The Republican presidential primary calendar is hitting the midway point, and health care continues to be an on-again, off-again issue for the candidates.
Throughout the contentious primary season, all of the candidates have pummeled President Obama for his signature domestic policy achievement – the Affordable Care Act (ACA). And in turn, many of the GOP candidates have tried to damage front-runner Mitt Romney by attacking the health care insurance mandate he supported as governor of Massachusetts. Experts say voters may be in for more of the same in the upcoming contests in Wisconsin, Maryland, and the District of Columbia on April 3.
Health care will likely be one of the "subplots" of the April 3 primary, said Christopher C. Hull, Ph.D., a Republican strategist and a former adjunct professor of government at Georgetown University.
The remaining Republican candidates will continue to assert that Mr. Romney’s support of the individual insurance mandate in Massachusetts will undermine his ability to attack President Obama and the federal law in the general election. And Mr. Romney’s public comments on the federal law have given his opponents more ammunition, Dr. Hull said. Mr. Romney has used careful language in talking about what he would do about the ACA if elected, saying he would direct his Health and Human Services secretary to give all 50 states a waiver from the law’s requirements. That’s short of an outright repeal of the law, Dr. Hull said.
These charges are most likely to surface in Wisconsin, he said. "Wisconsin is kind of ground zero in the debate that is playing out in the U.S. over the role of government."
The ACA has been a polarizing issue in the state, said Larry Pheifer, executive director of the Wisconsin Academy of Family Physicians, which has members on both sides of the law.
The Wisconsin Academy of Family Physicians has tried to focus on advancing primary care and getting policy makers to address the workforce shortages in the state, Mr. Pheifer said, through better reimbursement for the patient-centered medical home, loan forgiveness, and payment reform.

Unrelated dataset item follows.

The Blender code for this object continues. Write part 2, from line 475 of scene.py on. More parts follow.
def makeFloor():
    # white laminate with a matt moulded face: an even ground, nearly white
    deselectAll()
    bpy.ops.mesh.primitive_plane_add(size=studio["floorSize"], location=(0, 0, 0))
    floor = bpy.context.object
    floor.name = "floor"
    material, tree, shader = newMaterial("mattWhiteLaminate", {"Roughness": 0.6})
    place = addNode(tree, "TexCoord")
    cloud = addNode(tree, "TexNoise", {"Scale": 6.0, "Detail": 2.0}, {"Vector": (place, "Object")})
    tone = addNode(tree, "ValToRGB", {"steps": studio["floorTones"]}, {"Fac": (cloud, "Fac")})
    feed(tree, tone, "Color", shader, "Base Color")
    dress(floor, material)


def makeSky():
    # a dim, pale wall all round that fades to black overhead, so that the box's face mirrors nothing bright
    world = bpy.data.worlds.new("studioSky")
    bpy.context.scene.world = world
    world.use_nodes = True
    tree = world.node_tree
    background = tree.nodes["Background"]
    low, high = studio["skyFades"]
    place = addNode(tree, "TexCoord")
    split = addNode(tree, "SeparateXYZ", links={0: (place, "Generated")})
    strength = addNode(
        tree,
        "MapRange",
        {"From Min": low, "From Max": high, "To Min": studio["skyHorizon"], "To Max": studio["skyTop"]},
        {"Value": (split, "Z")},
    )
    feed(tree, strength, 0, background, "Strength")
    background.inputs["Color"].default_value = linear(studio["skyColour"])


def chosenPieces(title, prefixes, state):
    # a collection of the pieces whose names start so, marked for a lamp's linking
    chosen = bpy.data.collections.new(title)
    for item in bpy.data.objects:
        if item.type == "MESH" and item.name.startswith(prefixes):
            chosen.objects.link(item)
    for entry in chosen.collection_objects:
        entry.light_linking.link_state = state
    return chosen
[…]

If health care is able to break through some of the other issues, Mr. Pheifer said he hopes that workforce issues will be part of the discussion.

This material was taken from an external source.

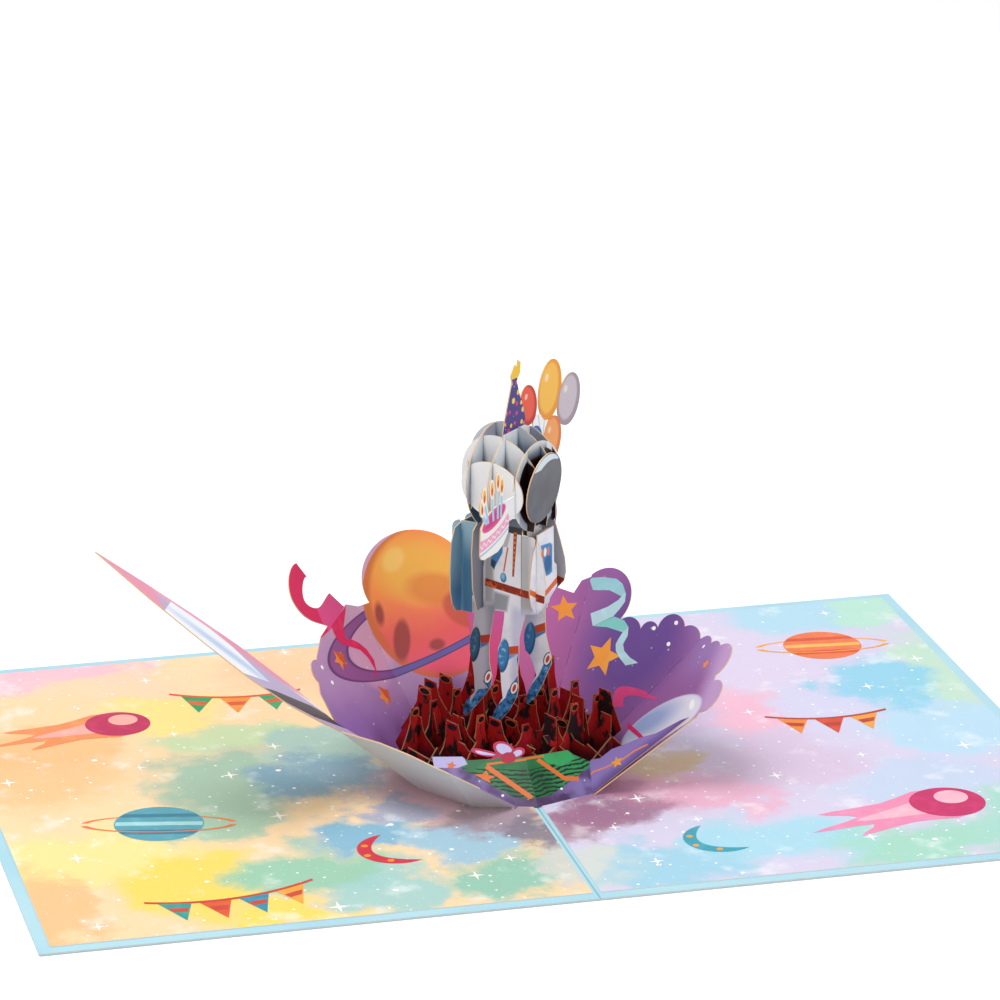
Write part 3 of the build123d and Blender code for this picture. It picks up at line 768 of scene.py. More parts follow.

Another hot-button health care issue that GOP candidates are likely to hear about when they arrive in Wisconsin is the future of Badgercare Plus, a state program that offers health insurance options for uninsured individuals and families who earn too much to qualify for Medicaid. The program, which was originally created as Badgercare in the late 1990s, was expanded in 2008.
Republican Gov. Scott Walker is seeking to raise premiums and tighten eligibility rules for Badgercare Plus to help close a budget shortfall in the state’s Medicaid program.
Mike Herl, chairman of the Republican party in Dane County, Wis., said the discussion surrounding Badgercare Plus is likely to feed into the larger debate over the ACA.
"We don’t want some behemoth program coming down our throats from the federal level," Mr. Herl said.
Gov. Walker opposes the ACA. When he took office in 2011, he immediately authorized the state’s attorney general to join the multistate lawsuit against the health law that was just heard by the Supreme Court. And in January, Gov. Walker refused to accept federal grant money to help establish a state-based health insurance exchange under the ACA.
The April 3 primary also includes GOP presidential contests in Maryland and the District of Columbia, two strongholds of support for Democrats.
Health care is likely to be dwarfed by the economy in these areas, said Elizabeth Rigby, Ph.D., an assistant professor of public policy at George Washington University, Washington. Although health care is a major issue in policy circles, it is not rising to the top of the list for voters.
"The economy is more what is driving people at this point," she said.
The other reason health care is unlikely to emerge as a key issue, Dr. Rigby said, is that D.C. and Maryland are moving forward with their implementation of the ACA with little or no resistance.
The rhetoric around repealing the ACA is unlikely to garner the same reaction in Maryland as in other places, said Gene M. Ransom III, CEO of the Maryland State Medical Society.
"I don’t see it as a big issue," he said.